Concurrent keyboard simulation. Two QA agents sending wtype commands simultaneously caused chaos. Virtual keyboard inputs from different agents would interleave unpredictably. We had to space out testing or assign non-overlapping feature areas.

Agents forgetting to commit. Dev agents would edit files, build, deploy, test — and never run git commit. I had to explicitly instruct commits after each fix. Agents are great at solving problems but mediocre at housekeeping.

Token limits. I hit them often. In traditional development, the constraint is developer time. In agentic development, it’s tokens. You learn to scope work tightly, parallelize efficiently, and avoid wasting context on dead ends — the same skills a good engineering manager uses with human developers, just with a different budget.

What I’d tell someone starting their first agentic project

Pick the right project. This matters more than anything else. A TODO app won’t teach you much. Something impossible won’t finish. The sweet spot is a project that’s genuinely complex but verifiable — you can look at it, run it, test it, and know whether it works.

Own the manager role. The breakthrough isn’t writing better prompts. It’s thinking like a team lead. You’re not pair programming — you’re running a team. Triage, prioritize, delegate, verify. Set up the processes (QA feedback loops, bug tracking, re-testing) and let the agents execute within them.

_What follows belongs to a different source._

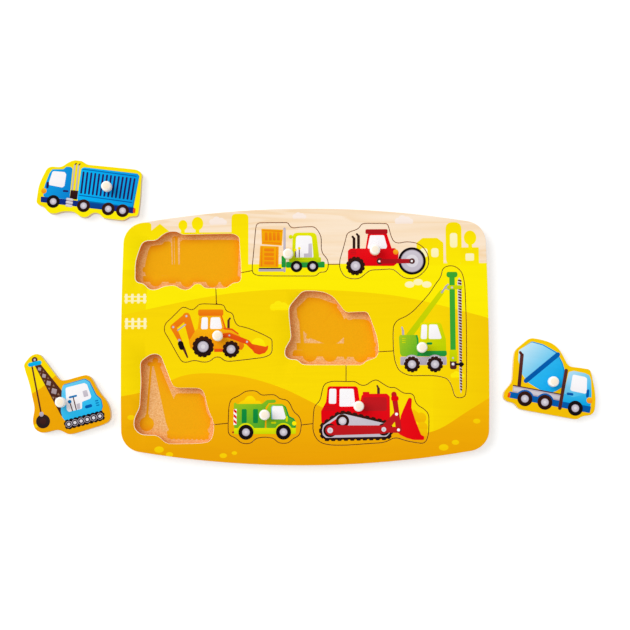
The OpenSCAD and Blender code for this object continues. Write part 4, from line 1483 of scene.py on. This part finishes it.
def painted_shade_at(place):
    """How much painted shade the backing gets: up to 1 at a recess's wall, most and widest at its upper left.
    """
    for box, recess in recesses.values():
        if is_near(box, place, 2):
            left, low, right, high = box
            lean = PAINTED_SHADE_LEFT * (right - place.x) / (right - left)
            lean += (1 - PAINTED_SHADE_LEFT) * (place.y - low) / (high - low)
            reach = PAINTED_SHADE_REACH[0] + PAINTED_SHADE_REACH[1] * lean
            depth = min(1.0, PAINTED_SHADE_DEPTH[0] + PAINTED_SHADE_DEPTH[1] * lean)
            return depth * max(0.0, 1 - gap_to(recess, place) / reach)
    return 0.0


# Extra points in each recess, so that the painted shade grades smoothly across the backing.
inner = []
for (left, low, right, high), recess in recesses.values():
    for i in range(int((right - left) / PAINTED_SHADE_STEP) + 1):
        for k in range(int((high - low) / PAINTED_SHADE_STEP) + 1):
            x = left + PAINTED_SHADE_STEP * i + STAGGER * math.sin(3 * k)
            y = low + PAINTED_SHADE_STEP * k + STAGGER * math.sin(5 * i)
            inner.append((x, y))
loops, heights = sawn_outlines("backing_board")
materials = [pressed_fibre, pressed_fibre]
backing = sawn_sheet("fibre_backing", loops, heights, shadows, materials, "board", home, inner=inner,
                     painted_shade_at=painted_shade_at)
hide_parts("backing_board")

# %% The nine pieces
materials = [printed_wood, ply_side]
for name, areas in PICTURES.items():
    matrix = from_board(name)
    loops, heights = sawn_outlines(name + "_plate")
    areas = ground + UNDER.get(name, []) + moved(areas, *DRAWN_AT.get(name, (0, 0)))
    printed = [(ink, carry(matrix, outline)) for ink, outline in areas]
    piece = sawn_sheet(name + "_piece", loops, heights, printed, materials, name, matrix)
    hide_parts(name + "_plate")

# %% [markdown]
# The knobs are turned from a close-grained wood and dipped in cream lacquer, with a warmer tone on the flat
# crown. A paler ring round the rim is a painted highlight, where light catches the rounded edge. Each is
# lathed here from one half profile: a tenon in the plate's bore, a neck, a swell and a soft dome. Its points
# carry their place about the knob's own axis, so fine turning marks can circle it.

# %% Material for the lacquered knob
RING_RATE = 9000
# Where the painted highlight on the knob's rim begins and where it is full, in metres from its axis.
PAINTED_HIGHLIGHT_FROM, PAINTED_HIGHLIGHT_TO = 0.0025, 0.0031
lacquer, tree, shader = new_material("cream_lacquer", Roughness=0.32, Specular_IOR_Level=0.28)
turning = carried(tree, "turning")["Vector"]
split = add(tree, "ShaderNodeSeparateXYZ", turning).outputs
flat = add(tree, "ShaderNodeCombineXYZ", split["X"], split["Y"]).outputs[0]
away = add(tree, "ShaderNodeVectorMath", flat, operation="LENGTH").outputs["Value"]
soft_tone = noise(tree, turning, (1, 1, 0.25), 420, detail=4, rough=0.6)
heart = ramp(tree, soft_tone, (0.3, colour(251, 236, 212)), (0.7, colour(254, 242, 222)))
# Painted highlight: the knob's rim is paler than its crown.
painted_highlight_share = add(tree, "ShaderNodeMapRange", away, From_Min=PAINTED_HIGHLIGHT_FROM, From_Max=PAINTED_HIGHLIGHT_TO).outputs[0]
give(tree, shader.inputs["Base Color"], mix(tree, painted_highlight_share, heart, colour(255, 253, 248)))
rings = maths(tree, "SINE", maths(tree, "MULTIPLY", away, RING_RATE))
rough_up(tree, shader, rings, 0.06, 0.0001)
print("a turning mark every", round(2 * math.pi / RING_RATE / MM, 2), "mm")

# %% Lathe the knobs
TENON = 4.45
TENON_GAP = 0.05
AROUND = 48
KNOB_CREASE = 40


def bend(centre, radius, start, end, steps=6):
    """Points of an arc of the half profile, in degrees."""
    angles = [math.radians(start + (end - start) * i / steps) for i in range(steps + 1)]
    return [(centre[0] + radius * math.cos(a), centre[1] + radius * math.sin(a)) for a in angles]


def knob_profile(radius, height, tenon):
    """Half profile in mm, from the foot of the tenon to the middle of the dome."""
    stem, bevel, neck, neck_height, rim, dome = 2.0, 0.4, 3.0, 2.0, 1.8, 16.0
    swell = radius - neck
    dome_low = height - dome
    rim_height = dome_low + math.sqrt((dome - rim) ** 2 - (radius - rim) ** 2)
    meet = math.degrees(math.atan2(rim_height - dome_low, radius - rim))
    profile = [(stem - bevel, -tenon), (stem, bevel - tenon), (stem, -0.01), (neck, 0)]
    profile += bend((neck, neck_height + swell), swell, -90, 0)
    profile += bend((radius - rim, rim_height), rim, 0, meet)
    profile += bend((0, dome_low), dome, meet, 88, 8)[1:]
    return profile


def lathe(name, node, body):
    low, high = (Vector(corner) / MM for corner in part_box(node))
    middle = (low + high) / 2
    radius = (high.x - low.x) / 2
    plate_top = low.z + TENON
    mesh = bmesh.new()
    turning = mesh.verts.layers.float_vector.new("turning")
    rows = []
    for r, z in knob_profile(radius, high.z - plate_top, TENON - TENON_GAP):
        row = []
        for i in range(AROUND):
            angle = 2 * math.pi * i / AROUND
            x, y = r * math.cos(angle), r * math.sin(angle)
            vert = mesh.verts.new(((middle.x + x) * MM, (middle.y + y) * MM, (plate_top + z) * MM))
            vert[turning] = (x * MM, y * MM, z * MM)
            row.append(vert)
        rows.append(row)
    for one, two in zip(rows, rows[1:]):
        for (a, b), (c, d) in zip(sides(one), sides(two)):
            mesh.faces.new((a, b, d, c))
    mesh.faces.new(rows[0][::-1])
    mesh.faces.new(rows[-1])
    knob = finish_mesh(name, mesh, [lacquer], KNOB_CREASE)
    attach(knob, body)
    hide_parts(node)


for name in PICTURES:
    lathe(name + "_turned_knob", name + "_knob", name)
print("knobs:", len(PICTURES))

Build verification loops early. Tests, screenshots, IPC queries, smoke checks. The AI will write plausible-looking code with subtle bugs. Your job isn’t to read every line — it’s to build the systems that catch problems. The --check-config validator, the 137 Python UI tests, the screenshot-based QA workflow — these all existed to catch things I couldn’t see by reading code.

Invest in memory. Persistent context files (CLAUDE.md, memory directories) are the institutional knowledge of your AI team. Document bug patterns, architectural decisions, gotchas. A single line in a memory file can save a future session from re-discovering a bug that took hours to diagnose.

Accept the token budget. You’ll hit limits. Plan sessions around this. Batch related work together. Parallelize independent tasks. Don’t waste context re-explaining things the memory system should handle. Think of tokens the way you think of sprint capacity — scope accordingly.

Fluxland is genuinely functional. It reads Fluxbox config files, supports key chains and keymodes, renders server-side decorations with the same theming system, runs the slit for dockable apps, and implements 30+ Wayland protocols. You could use it as a daily driver. It has features Fluxbox never had — snap zones, window animations, IPC event subscriptions, WCAG AAA high-contrast themes.

Fluxland with the desktop_wave theme — a compositor that didn't exist eight days before this screenshot.

It’s also, proudly, 100% vibe coded. Every line generated by Claude Code. But the methodology underneath — sprints, parallel agents, QA feedback loops, persistent memory, visual verification — is real engineering process. “Vibe coded” doesn’t mean unstructured. It means the human’s role shifted from writing code to directing intelligence.

If I had to start over, I might clone the Fluxbox repo and ask Claude to port it. That would probably have been more efficient. But I like the cleanroom approach. It proves something different: you don’t need to start with existing code. You can start with an idea and a memory of a desktop that looked cool twenty years ago.

The source is at github.com/ecliptik/fluxland. Try it, break it, file issues.